Kyai Dahlan menyadari bahwa cukup banyak orang-orang yang “saleh secara ritual” tetapi belum “saleh secara sosial”. Berkali-kali mereka menunaikan ibadah haji — meski biayanya tidak murah — tetapi relatif ‘pelit’ mengeluarkan hartanya untuk menolong orang-orang miskin yang membutuhkan.
Spirit al ‘Asr
Selain alMaun, Kiai Dahlan juga mengajarkan kandungan QS al ‘Asr kepada santri-santrinya. Bukan 3 bulan sebagaimana saat mengajarkan QS al Maun, tetapi sampai 8 (delapan) bulan secara berturut-turut. Kiai Dahlan pun mendapatkan julukan Kiai Ngasri.
Al ‘Asr merupakan surat terpendek di dalam Al-Qur’an (tiga ayat). Tetapi memiliki kandungan makna yang dalam. QS ini berbicara tentang dimensi waktu. Pesan tersiratnya, siapapun akan merugi ketika menyia-nyiakan waktu. Siapapun akan merugi jika siapapun yang memiliki waktu tapi tidak memanfaatkan 6untuk ber-amar ma’ruf nahi munkar. Al Asr yang berasal dari kata ashariyah memiliki arti kemodernan. Itulah kiranya cikal bakal pemikiran Kiai Dahlan menjadikan Muhammadiyah sebagai gerakan yang mencerahkan dan berkemajuan.
Pengajaran yang tidak tergesa-gesa yang disertai dengan praktek. Kiai Dahlan melakukan itu beserta santrinya dengan maksud agar tidak menyalahi perintah Allah, sebagaimana dalam QS an-Nisa’ ayat 82 yang artinya “Maka tidakkah mereka menghayati (mendalami) Al-Qur’an? Sekiranya (Al-Qur’an) itu bukan dari Allah, pastilah mereka menemukan banyak hal yang bertentangan di dalamnya“. Juga dalam QS Muhammad ayat 24 yang artinya “Maka tidakkah mereka menghayati Al-Qur’an, ataukah hati mereka sudah terkunci?“.
Terdapat kata yang sama pada kedua ayat tersebut, menghayati. Secara etimologi menghayati artinya mengalami dan merasakan di batin. Seseorang yang mempelajari ayat Al-Qur’an harus melakukan apa yang Allah perintahkan dengan hati yang ikhlas dan penuh kesadaran. Itulah yang dimaksud sebagai penghayatan.
Jika dalam Teologi al Maun kesalehan ritual tidak berguna jika tidak dibarengi dengan kesholehan sosial. Teologi al Asr memberikan perspektif yang berbeda. Dalam QS al Asr ini kesalehan ritual tetap dapat dicapai meski tanpa dibarengi kesholehan sosial. Karena kesholehan sosial adalah satu bagian dari kesolehan ritual. Artinya ketika dipadukan (ritual dan sosial) keduanya terikat dalam kebaikan beragama. Jika salah satunya ditiadakan maka tidak menggugurkan amal lainnya.

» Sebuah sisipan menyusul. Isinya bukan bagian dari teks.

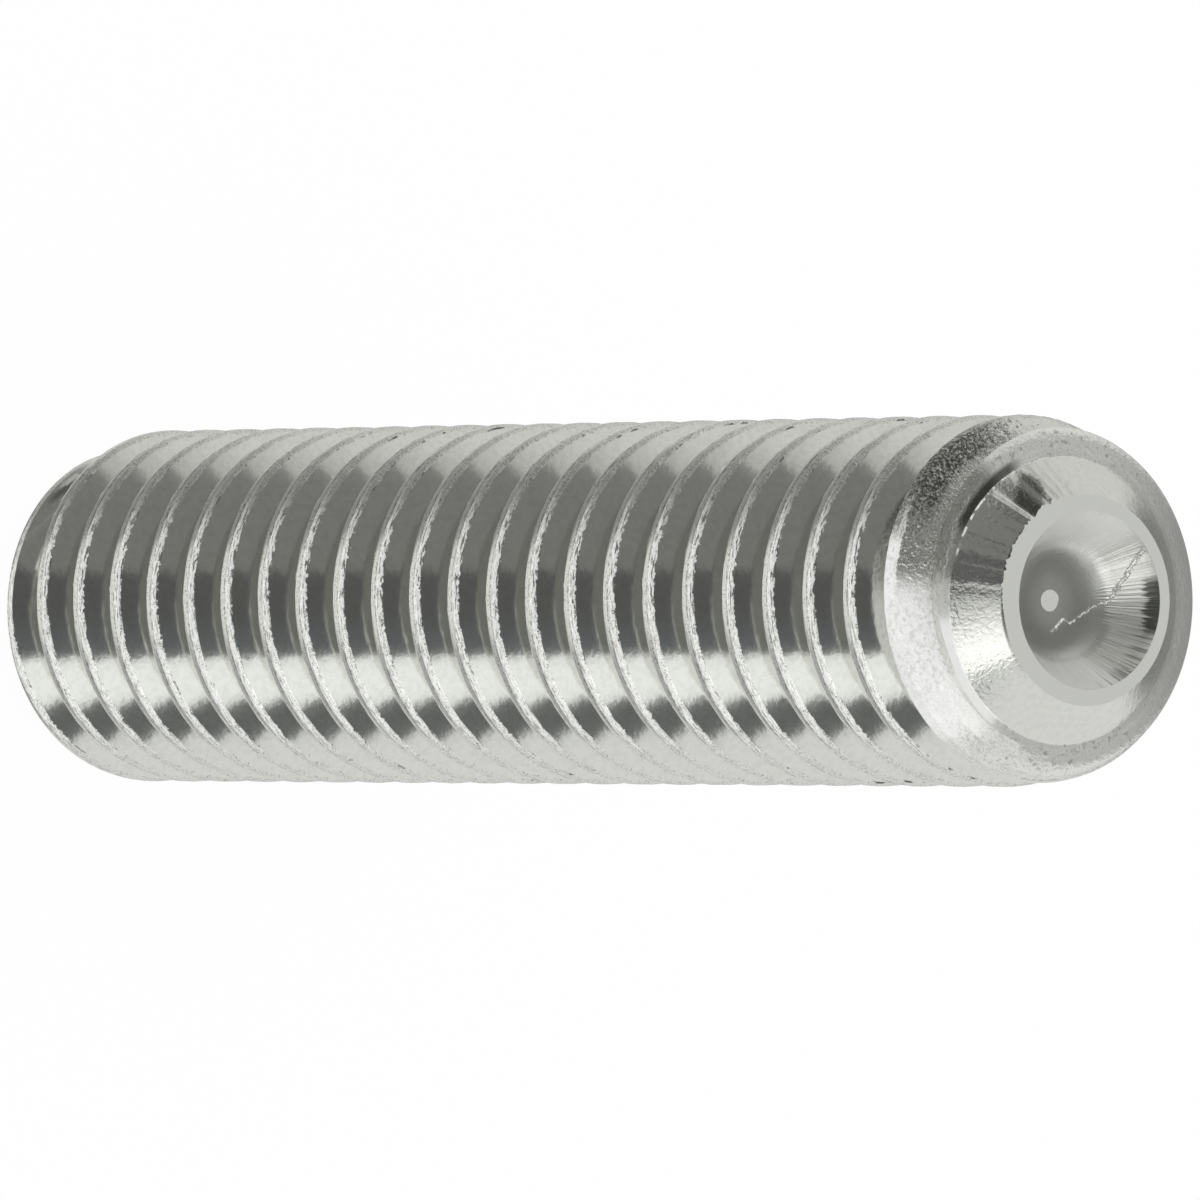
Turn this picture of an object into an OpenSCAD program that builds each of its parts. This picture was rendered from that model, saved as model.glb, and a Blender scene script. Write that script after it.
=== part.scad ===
// Socket grub screw with a cup point: one headless threaded stud, cut from
// one bar. It stands on its flat socket end, axis along +Z, cup point up.
// The origin is the middle of the socket end face.

/* [Thread] */
// Diameter over the thread crests
thread_d = 7.9; // [7.2:0.05:10]
// Distance from one crest to the next
pitch = 1.411; // [1:0.001:1.6]
// Angle between the two flanks of the groove
flank_angle = 60; // [52:1:66]
// Width of the crest with its rounded corners
crest_w = 0.36; // [0.22:0.01:0.5]
// Width of each rounded crest corner
corner_w = 0.09; // [0.03:0.01:0.1]
// Drop from the crest to the end of its rounded corner
corner_drop = 0.05; // [0.02:0.01:0.09]
// Width of the groove bottom
root_w = 0.28; // [0.12:0.01:0.34]
// Height of the first crest where the thread passes the +X side
first_crest = 1.06; // [0:0.01:1.4]
// Distance that the last crest runs ahead, where the rolling dies let go
end_run = 0.26; // [0:0.01:0.3]
// Drop of the last crest below the others, where the bar was left unfilled
end_sink = 0.33; // [0:0.01:0.35]

/* [Body] */
// Length from the socket end face to the rim of the cup
length = 34.925; // [16:0.005:60]
// Width of the bevel round the socket end, equal along and across
end_bevel = 0.8; // [0.5:0.01:1]

/* [Cup point] */
// Diameter of the cup rim
rim_d = 4.45; // [3.6:0.05:5.4]
// Slope of the point, measured from the axis
point_slope = 45; // [35:1:55]
// Diameter where the cone ends in a shoulder
cone_d = 6.06; // [5.6:0.02:6.6]
// Diameter of the outer corner of the shoulder
shoulder_d = 7.2; // [6.8:0.05:7.4]
// Width of the flat land on the rim
rim_land = 0.18; // [0.05:0.01:0.25]
// Angle across the steep wall of the cup
wall_angle = 76; // [64:1:100]
// Diameter of the shallow dish below the wall
dish_d = 2.6; // [1.8:0.1:2.8]
// Drop from the edge of the dish to its middle
dish_drop = 0.32; // [0.15:0.01:0.4]
// Diameter of the flat that the tip of the punch leaves in the dish
tip_d = 0.46; // [0.2:0.02:0.8]

/* [Socket] */
// Width of the hexagon across its flats
socket_af = 3.97; // [3:0.01:4.3]
// Depth of the full hexagon
socket_depth = 4.3; // [2:0.05:8]
// Diameter of the hole drilled before the hexagon was pressed in
drill_d = 3.9; // [2.6:0.05:3.95]
// Length of drilled wall left below the hexagon
drill_step = 0.5; // [0.2:0.05:2]
// Angle across the cone that the drill leaves
drill_angle = 120; // [100:1:140]
// Widening of the bevelled socket mouth past the hexagon corners
mouth_bevel = 0.12; // [0.05:0.01:0.2]

/* [Hidden] */
// Round surfaces apart from the thread
$fn = 96;
// Straight steps in one turn of the thread
turn_steps = 36;
// Overlap that lets a cut pass clear of the face it opens
clear = 0.3;
// Depth of the punch tip's flat below the bottom of the dish
tip_sink = 0.02;
// Drop of the shoulder from the edge of the cone to its outer corner
shoulder_drop = 0.04;
// Slope of the bar below the shoulder, measured from the axis
collar_slope = 28;
// Height below the rim at which the crest starts to run ahead
run_below = 1.8;
// Height over which the crest gains its whole run
run_over = 0.8;
// Height below the rim at which the crest starts to sink
sink_below = 2.25;
// Height over which the crest sinks by its whole drop
sink_over = 1.35;
crest_r = thread_d / 2;
flank_rise = (pitch - crest_w - root_w) / 2;
root_r = crest_r - corner_drop - flank_rise / tan(flank_angle / 2);
rim_r = rim_d / 2;
cup_mouth_r = rim_r - rim_land;
corner_r = socket_af / 2 / cos(30);

// One pitch of the thread, from groove up and over the crest to groove,
// as [radius, height] with the middle of the crest at height 0.
thread_form = [
    [root_r, -crest_w / 2 - flank_rise],
    [crest_r - corner_drop, -crest_w / 2],
    [crest_r, corner_w - crest_w / 2],
    [crest_r, crest_w / 2 - corner_w],
    [crest_r - corner_drop, crest_w / 2],
    [root_r, crest_w / 2 + flank_rise]
];
// The thread starts and stops outside the body, which then trims it.
turns_below = ceil(first_crest / pitch) + 1;
turns_above = ceil((length - first_crest) / pitch) + 1;
thread_steps = (turns_below + turns_above) * turn_steps;
thread_start = first_crest - turns_below * pitch;

// How far a crest at height z has run ahead of the even pitch
function run_ahead(z) =
    let (share = min(max((z - length + run_below) / run_over, 0), 1))
    end_run * share * share * (3 - 2 * share);

// Radius of the crest at height z, which falls faster and faster at the end
function crest_limit(z) =
    let (share = min(max((z - length + sink_below) / sink_over, 0), 1))
    crest_r - end_sink * share * share;

// Corner p of the thread form after s steps round the axis
function thread_point(s, p) =
    let (a = 360 * s / turn_steps, z = thread_start + pitch * s / turn_steps)
    let (r = min(thread_form[p].x, crest_limit(z)))
    [
        r * cos(a),
        r * sin(a),
        z + run_ahead(z) + thread_form[p].y
    ];

// The dish is a shallow bowl of radius bowl_r whose centre is on the axis.
dish_r = dish_d / 2;
tip_r = tip_d / 2;
dish_z = length - (cup_mouth_r - dish_r) / tan(wall_angle / 2);
bowl_r = (dish_r ^ 2 + dish_drop ^ 2) / (2 * dish_drop);
bowl_z = dish_z - dish_drop + bowl_r;

// A core with the thread wound round it, closed by a cone at each end
module threaded_core() {
    corners = len(thread_form);
    last = corners - 1;
    stop = thread_steps;
    low = corners * (stop + 1);
    high = low + 1;
    points = concat(
        [for (s = [0:stop], p = [0:last]) thread_point(s, p)],
        [[0, 0, thread_start], [0, 0, thread_start + pitch * stop / turn_steps]]
    );
    crest_faces = [
        for (s = [0:stop - 1], p = [0:last - 1])
            let (v = s * corners + p)
            [v, v + 1, v + 1 + corners, v + corners]
    ];
    root_faces = [
        for (s = [0:stop - turn_steps - 1])
            let (v = s * corners + last, w = (s + turn_steps) * corners)
            [v, w, w + corners, v + corners]
    ];
    low_edge = concat(
        [for (s = [0:turn_steps]) s * corners],
        [for (p = [last:-1:1]) p]
    );
    high_edge = concat(
        [for (p = [0:last]) stop * corners + p],
        [for (s = [1:turn_steps]) (stop - s) * corners + last]
    );
    low_faces = [
        for (i = [0:len(low_edge) - 1])
            [low, low_edge[i], low_edge[(i + 1) % len(low_edge)]]
    ];
    high_faces = [
        for (i = [0:len(high_edge) - 1])
            [high, high_edge[i], high_edge[(i + 1) % len(high_edge)]]
    ];
    polyhedron(points, concat(crest_faces, root_faces, low_faces, high_faces));
}

// The turned blank: bevelled socket end, plain bar, and a cone on a shoulder
module blank() {
    bar_r = crest_r + clear;
    bevel_top = bar_r - crest_r + end_bevel;
    cone_r = cone_d / 2;
    shoulder_r = shoulder_d / 2;
    cone_base = length - (cone_r - rim_r) / tan(point_slope);
    corner_z = cone_base - shoulder_drop;
    collar_base = corner_z - (bar_r - shoulder_r) / tan(collar_slope);
    rotate_extrude() polygon([
        [0, 0],
        [crest_r - end_bevel, 0],
        [bar_r, bevel_top],
        [bar_r, collar_base],
        [shoulder_r, corner_z],
        [cone_r, cone_base],
        [rim_r, length],
        [0, length]
    ]);
}

// The hollow of the cup: a steep wall round a shallow dish, with the flat
// of the punch tip sunk in the middle
module cup() {
    lift = clear / tan(wall_angle / 2);
    dish_steps = 5;
    tip_a = asin(tip_r / bowl_r);
    edge_a = asin(dish_r / bowl_r);
    tip_z = dish_z - dish_drop - tip_sink;
    rotate_extrude() polygon(concat(
        [[0, tip_z], [tip_r, tip_z]],
        [for (i = [0:dish_steps])
            let (a = tip_a + (edge_a - tip_a) * i / dish_steps)
            [bowl_r * sin(a), bowl_z - bowl_r * cos(a)]
        ],
        [[cup_mouth_r + clear, length + lift], [0, length + lift]]
    ));
}

// The hexagon socket: bevelled mouth, six flats, then the drilled end
module hex_socket() {
    mouth_r = corner_r + mouth_bevel;
    drill_r = drill_d / 2;
    drill_end = socket_depth + drill_step;
    translate([0, 0, -clear])
        cylinder(h = socket_depth + clear, r = corner_r, $fn = 6);
    rotate_extrude() polygon([
        [0, -clear],
        [mouth_r + clear, -clear],
        [drill_r, mouth_r - drill_r],
        [drill_r, drill_end],
        [0, drill_end + drill_r / tan(drill_angle / 2)]
    ]);
}

module grub_screw() {
    color([0.78, 0.78, 0.75])
        difference() {
            intersection() {
                threaded_core();
                blank();
            }
            cup();
            hex_socket();
        }
}

grub_screw();
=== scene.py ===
# %% [markdown]
# # A socket grub screw with a cup point
# A grub screw is a headless threaded stud. A hexagon key turns it from one
# end, and the cupped point at the other end bites into a shaft. It is cut
# from one steel bar, so it is one piece here too. This lesson follows the
# order of the workshop: roll the thread, turn the ends, press the cup and the
# socket, and only then look at the finish of each surface.

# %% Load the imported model
import bpy
import math
from mathutils import Matrix, Vector, noise


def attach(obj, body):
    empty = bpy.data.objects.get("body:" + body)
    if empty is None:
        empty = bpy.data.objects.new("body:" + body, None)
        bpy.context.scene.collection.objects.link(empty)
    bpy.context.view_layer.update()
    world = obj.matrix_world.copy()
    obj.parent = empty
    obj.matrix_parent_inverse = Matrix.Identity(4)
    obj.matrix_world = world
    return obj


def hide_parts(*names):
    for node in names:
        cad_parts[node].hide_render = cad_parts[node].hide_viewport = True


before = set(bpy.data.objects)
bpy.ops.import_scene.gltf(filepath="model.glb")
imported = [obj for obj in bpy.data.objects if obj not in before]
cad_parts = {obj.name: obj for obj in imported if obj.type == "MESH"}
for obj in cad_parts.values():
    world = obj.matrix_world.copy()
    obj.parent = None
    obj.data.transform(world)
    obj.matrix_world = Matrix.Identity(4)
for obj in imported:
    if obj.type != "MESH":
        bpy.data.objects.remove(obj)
bpy.context.view_layer.update()

# %% [markdown]
# ## The sizes of the screw
# The screw stands on its socket end with its axis along +Z. Every size is in
# millimetres, because a thread is easier to think about that way, and `MM`
# turns it into Blender's metres when a mesh is made.

# %% Sizes
MM = 0.001
LENGTH = 34.925
PITCH = 1.411
CREST_R = 3.95
ROOT_R = 3.232
FIRST_CREST = 1.06
RUN_AHEAD = 0.26
RIM_R = 2.225
CONE_R = 3.03
SHOULDER_R = 3.62
CONE_FOOT = LENGTH - (CONE_R - RIM_R)
SHOULDER_FOOT = CONE_FOOT - 0.04
FACE_R = 3.15
STEPS_PER_TURN = 240
print("turns on the bar:", round(LENGTH / PITCH, 2))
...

Dengan memahami etos dan ajaran KH Ahmad Dahlan, khususnya terkait QS al Maun dan al Asr, diharapkan kita sebagai penerusnya mampu menjaga yang telah dibangun dan diperjuangkan oleh Kiai Dahlan.
Bagaimana nasib Muhammadiyah 10 tahun berikutnya, 50 tahun kedepan, bahkan satu abad yang akan datang adalah tergantung daripada penerusnya. Perlu kiranya warga Muhammadiyah menjadi pembelajar sejati, tidak jumawa pada kejayaan, tidak lupa garis perjuangan, dan tidak mengabaikan kemajuan zaman. Tidak lelah menjadi pembelajar, insyaAllah Muhammadiyah mampu menjawab setiap tantangan zaman.
Sayangnya pola pendidikan Islam transformatif sebagaimana dilakukan Kiai Dahlan kepada para santrinya semakin hilang. Saat ini para pendidik di Muhammadiyah maupun organisasi Islam lainnya jarang sekali melakukannya. Pola pendidikan Islam saat ini lebih bersifat kognitif-materialis, kurang membumi dalam realitas kehidupan.
Pada usia ke 112 tahun ini, sudah saatnya para penerus Muhammadiyah merenungi kembali cita-cita founding fathersnya.